| SHORT PROBLEM |
Please give the listing again in its entirety, exactly as written.

--- COLLECTED MATERIAL ---

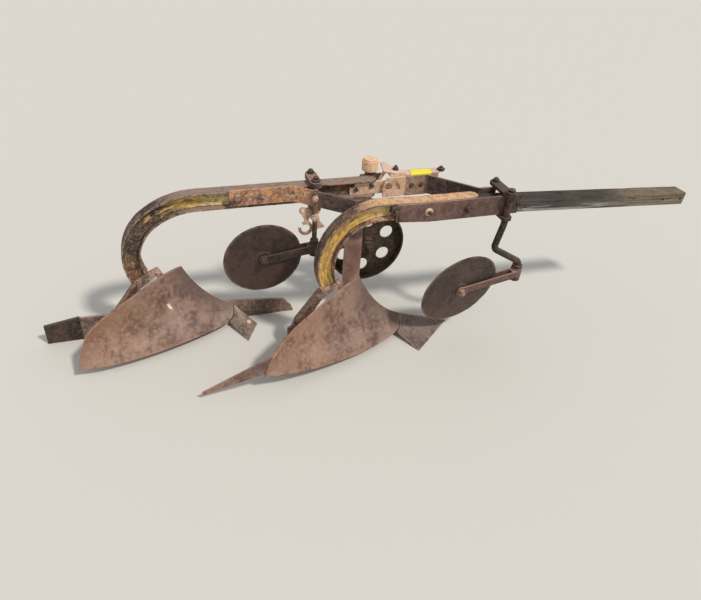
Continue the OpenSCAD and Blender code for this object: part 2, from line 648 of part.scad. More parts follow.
// Yoke: a sleeve on the stem with two arms that run back to the disc's hub and lean with it.
yoke_gap = 11;
arm_w = 8;
sleeve_foot = 55;
module yoke(trail, drop, r, lean) {
    difference() {
        union() {
            translate([0, 0, -sleeve_foot]) cylinder(r = r + 11, h = sleeve_foot - 9);
            translate([-trail, 0, -drop]) rotate([lean, 0, 0]) {
                translate([trail - 36, -yoke_gap - arm_w, drop - sleeve_foot])
                    cube([26, 2 * (yoke_gap + arm_w), 40]);
                for (s = [0, 1]) mirror([0, s, 0])
                    translate([0, yoke_gap + arm_w, 0]) rotate([90, 0, 0]) linear_extrude(arm_w) {
                        polygon([[trail - 12, drop - sleeve_foot], [trail - 12, drop - 15],
                            [trail - 40, drop - 15], [0, 20], [0, -20], [trail - 44, drop - sleeve_foot]]);
                        circle(r = 24);
                    }
                rotate([90, 0, 0]) cylinder(r = 10, h = 2 * yoke_gap + 44, center = true);
            }
        }
        translate([0, 0, -sleeve_foot - 5]) cylinder(r = r + axle_gap, h = 80);
    }
}
module coulter_disc(r) rotate([90, 0, 0]) rotate_extrude($fn = 128) polygon([[10 + axle_gap, -8], [36, -8],
    [40, -coulter_t / 2], [r - 14, -coulter_t / 2], [r, -0.4], [r, 0.4],
    [r - 14, coulter_t / 2], [40, coulter_t / 2], [36, 8], [10 + axle_gap, 8]]);
module at_front_pivot()
    translate([front_stem_x + front_kick, stem_y_front, front_pivot_z]) rotate(front_turn) children();
module at_rear_pivot()
    translate([rear_stem_x, stem_y_rear, rear_pivot_z]) rotate(rear_turn) children();
module front_coulter_yoke() color("saddlebrown")
    at_front_pivot() yoke(front_trail, front_drop, stem_r, front_lean);
module rear_coulter_yoke() color("saddlebrown")
    at_rear_pivot() yoke(rear_trail, rear_drop, rear_stem_r, rear_lean);
module front_coulter_disc() color("brown")
    at_front_pivot() translate([-front_trail, 0, -front_drop]) rotate([front_lean, 0, 0])
        coulter_disc(front_disc_r);
module rear_coulter_disc() color("brown")
    at_rear_pivot() translate([-rear_trail, 0, -rear_drop]) rotate([rear_lean, 0, 0])
        coulter_disc(rear_disc_r);

near_beam();
far_beam();
near_side_plate();
rear_brace();
front_brace();
far_channel();
channel_gusset();
cross_bar();
pole();
wheel_post();
wheel_arm();
lift_screw();
land_wheel();
front_frog();
rear_frog();
front_moldboard();
rear_moldboard();
front_share();
rear_share();
front_landside();
rear_landside();
rear_heel();
tail_strip();
front_coulter_clamp();
front_coulter_stem();
front_coulter_yoke();
front_coulter_disc();
rear_coulter_clamp();
rear_coulter_stem();
rear_coulter_yoke();
rear_coulter_disc();
channel_splice();
channel_cleat();
screw_bracket();
drag_hook();
front_stay();
rear_stay();
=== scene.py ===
import math

import bmesh
import bpy
import numpy as np
from mathutils import Matrix, Vector


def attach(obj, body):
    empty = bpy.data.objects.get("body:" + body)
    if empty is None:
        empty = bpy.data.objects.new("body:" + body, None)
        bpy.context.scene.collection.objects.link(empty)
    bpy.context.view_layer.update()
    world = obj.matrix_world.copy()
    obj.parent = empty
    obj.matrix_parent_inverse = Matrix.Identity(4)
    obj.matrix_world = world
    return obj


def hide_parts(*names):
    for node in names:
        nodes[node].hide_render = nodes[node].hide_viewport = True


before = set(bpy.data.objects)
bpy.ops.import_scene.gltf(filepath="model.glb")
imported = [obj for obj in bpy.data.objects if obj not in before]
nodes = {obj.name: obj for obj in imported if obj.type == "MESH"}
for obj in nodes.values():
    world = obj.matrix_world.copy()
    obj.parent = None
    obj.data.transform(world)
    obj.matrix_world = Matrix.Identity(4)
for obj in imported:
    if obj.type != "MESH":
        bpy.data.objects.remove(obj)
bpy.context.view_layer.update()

mm = 0.001  # lengths are in millimetres, spans and sizes in a finish in metres

# Layout shared by the pieces.
bodyGap, furrow = 743, 254  # rear body from the front body: back, and to the land side
rearShift = (-bodyGap, furrow, 0)
beam = dict(width=65, web=-22, nearEnd=424, farEnd=53)
nearSide = beam["web"] - beam["width"] / 2  # the near beam's right-hand side
farSide = nearSide + furrow  # the far beam's
plateThick = 10


def unit(v):
    v = np.asarray(v, float)
    return v / np.linalg.norm(v, axis=-1, keepdims=True)


def smooth(x, low, high):
    t = np.clip((x - low) / (high - low), 0, 1)
    return t * t * (3 - 2 * t)


def xyz(x, y, z):  # points or vectors from their three parts
    return np.stack(np.broadcast_arrays(x, y, z), axis=-1)


def grain(points, size, seed=0):
    # Soft lumps from -1 to 1: a hashed number at each corner of a cubic lattice of this cell size,
    # blended across the cell by 3t^2 - 2t^3 along each axis.
    q = np.asarray(points, float) / size + 31.7 * seed
    cell = np.floor(q).astype(np.int64)
    t = q - cell
    t = t * t * (3 - 2 * t)
    total = np.zeros(q.shape[:-1])
    for corner in range(8):
        step = np.array([corner & 1, corner >> 1 & 1, corner >> 2 & 1])
        c = cell + step
        h = (c[..., 0] * 73856093) ^ (c[..., 1] * 19349663) ^ (c[..., 2] * 83492791) ^ (seed * 951631)
        h = ((h ^ (h >> 13)) * 1274126177) & 0x7FFFFFFF
        h = ((h ^ (h >> 15)) * 668265263) & 0x7FFFFFFF
        total += (((h >> 7) & 0xFFFF) / 32767.5 - 1) * np.prod(np.where(step, t, 1 - t), axis=-1)
    return total


# Meshes.
def linked(name, data):
    obj = bpy.data.objects.new(name, data)
    bpy.context.scene.collection.objects.link(obj)
    return obj


def declared(obj, body, replaced):
    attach(obj, body)
    if replaced:
        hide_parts(*replaced)
    return obj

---

| OUTPUT OF THE EXERCISE |
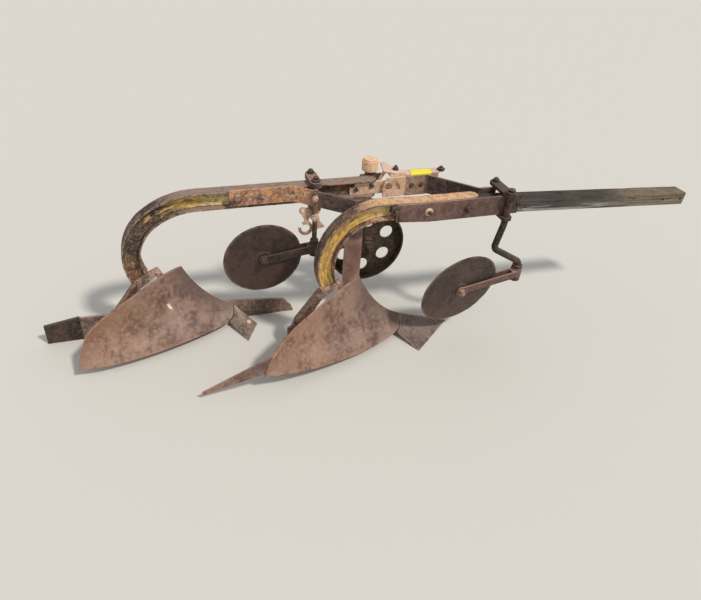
Continue the OpenSCAD and Blender code for this object: part 2, from line 648 of part.scad. More parts follow.
// Yoke: a sleeve on the stem with two arms that run back to the disc's hub and lean with it.
yoke_gap = 11;
arm_w = 8;
sleeve_foot = 55;
module yoke(trail, drop, r, lean) {
    difference() {
        union() {
            translate([0, 0, -sleeve_foot]) cylinder(r = r + 11, h = sleeve_foot - 9);
            translate([-trail, 0, -drop]) rotate([lean, 0, 0]) {
                translate([trail - 36, -yoke_gap - arm_w, drop - sleeve_foot])
                    cube([26, 2 * (yoke_gap + arm_w), 40]);
                for (s = [0, 1]) mirror([0, s, 0])
                    translate([0, yoke_gap + arm_w, 0]) rotate([90, 0, 0]) linear_extrude(arm_w) {
                        polygon([[trail - 12, drop - sleeve_foot], [trail - 12, drop - 15],
                            [trail - 40, drop - 15], [0, 20], [0, -20], [trail - 44, drop - sleeve_foot]]);
                        circle(r = 24);
                    }
                rotate([90, 0, 0]) cylinder(r = 10, h = 2 * yoke_gap + 44, center = true);
            }
        }
        translate([0, 0, -sleeve_foot - 5]) cylinder(r = r + axle_gap, h = 80);
    }
}
module coulter_disc(r) rotate([90, 0, 0]) rotate_extrude($fn = 128) polygon([[10 + axle_gap, -8], [36, -8],
    [40, -coulter_t / 2], [r - 14, -coulter_t / 2], [r, -0.4], [r, 0.4],
    [r - 14, coulter_t / 2], [40, coulter_t / 2], [36, 8], [10 + axle_gap, 8]]);
module at_front_pivot()
    translate([front_stem_x + front_kick, stem_y_front, front_pivot_z]) rotate(front_turn) children();
module at_rear_pivot()
    translate([rear_stem_x, stem_y_rear, rear_pivot_z]) rotate(rear_turn) children();
module front_coulter_yoke() color("saddlebrown")
    at_front_pivot() yoke(front_trail, front_drop, stem_r, front_lean);
module rear_coulter_yoke() color("saddlebrown")
    at_rear_pivot() yoke(rear_trail, rear_drop, rear_stem_r, rear_lean);
module front_coulter_disc() color("brown")
    at_front_pivot() translate([-front_trail, 0, -front_drop]) rotate([front_lean, 0, 0])
        coulter_disc(front_disc_r);
module rear_coulter_disc() color("brown")
    at_rear_pivot() translate([-rear_trail, 0, -rear_drop]) rotate([rear_lean, 0, 0])
        coulter_disc(rear_disc_r);

near_beam();
far_beam();
near_side_plate();
rear_brace();
front_brace();
far_channel();
channel_gusset();
cross_bar();
pole();
wheel_post();
wheel_arm();
lift_screw();
land_wheel();
front_frog();
rear_frog();
front_moldboard();
rear_moldboard();
front_share();
rear_share();
front_landside();
rear_landside();
rear_heel();
tail_strip();
front_coulter_clamp();
front_coulter_stem();
front_coulter_yoke();
front_coulter_disc();
rear_coulter_clamp();
rear_coulter_stem();
rear_coulter_yoke();
rear_coulter_disc();
channel_splice();
channel_cleat();
screw_bracket();
drag_hook();
front_stay();
rear_stay();
=== scene.py ===
import math

import bmesh
import bpy
import numpy as np
from mathutils import Matrix, Vector


def attach(obj, body):
    empty = bpy.data.objects.get("body:" + body)
    if empty is None:
        empty = bpy.data.objects.new("body:" + body, None)
        bpy.context.scene.collection.objects.link(empty)
    bpy.context.view_layer.update()
    world = obj.matrix_world.copy()
    obj.parent = empty
    obj.matrix_parent_inverse = Matrix.Identity(4)
    obj.matrix_world = world
    return obj


def hide_parts(*names):
    for node in names:
        nodes[node].hide_render = nodes[node].hide_viewport = True


before = set(bpy.data.objects)
bpy.ops.import_scene.gltf(filepath="model.glb")
imported = [obj for obj in bpy.data.objects if obj not in before]
nodes = {obj.name: obj for obj in imported if obj.type == "MESH"}
for obj in nodes.values():
    world = obj.matrix_world.copy()
    obj.parent = None
    obj.data.transform(world)
    obj.matrix_world = Matrix.Identity(4)
for obj in imported:
    if obj.type != "MESH":
        bpy.data.objects.remove(obj)
bpy.context.view_layer.update()

mm = 0.001  # lengths are in millimetres, spans and sizes in a finish in metres

# Layout shared by the pieces.
bodyGap, furrow = 743, 254  # rear body from the front body: back, and to the land side
rearShift = (-bodyGap, furrow, 0)
beam = dict(width=65, web=-22, nearEnd=424, farEnd=53)
nearSide = beam["web"] - beam["width"] / 2  # the near beam's right-hand side
farSide = nearSide + furrow  # the far beam's
plateThick = 10


def unit(v):
    v = np.asarray(v, float)
    return v / np.linalg.norm(v, axis=-1, keepdims=True)


def smooth(x, low, high):
    t = np.clip((x - low) / (high - low), 0, 1)
    return t * t * (3 - 2 * t)


def xyz(x, y, z):  # points or vectors from their three parts
    return np.stack(np.broadcast_arrays(x, y, z), axis=-1)


def grain(points, size, seed=0):
    # Soft lumps from -1 to 1: a hashed number at each corner of a cubic lattice of this cell size,
    # blended across the cell by 3t^2 - 2t^3 along each axis.
    q = np.asarray(points, float) / size + 31.7 * seed
    cell = np.floor(q).astype(np.int64)
    t = q - cell
    t = t * t * (3 - 2 * t)
    total = np.zeros(q.shape[:-1])
    for corner in range(8):
        step = np.array([corner & 1, corner >> 1 & 1, corner >> 2 & 1])
        c = cell + step
        h = (c[..., 0] * 73856093) ^ (c[..., 1] * 19349663) ^ (c[..., 2] * 83492791) ^ (seed * 951631)
        h = ((h ^ (h >> 13)) * 1274126177) & 0x7FFFFFFF
        h = ((h ^ (h >> 15)) * 668265263) & 0x7FFFFFFF
        total += (((h >> 7) & 0xFFFF) / 32767.5 - 1) * np.prod(np.where(step, t, 1 - t), axis=-1)
    return total


# Meshes.
def linked(name, data):
    obj = bpy.data.objects.new(name, data)
    bpy.context.scene.collection.objects.link(obj)
    return obj


def declared(obj, body, replaced):
    attach(obj, body)
    if replaced:
        hide_parts(*replaced)
    return obj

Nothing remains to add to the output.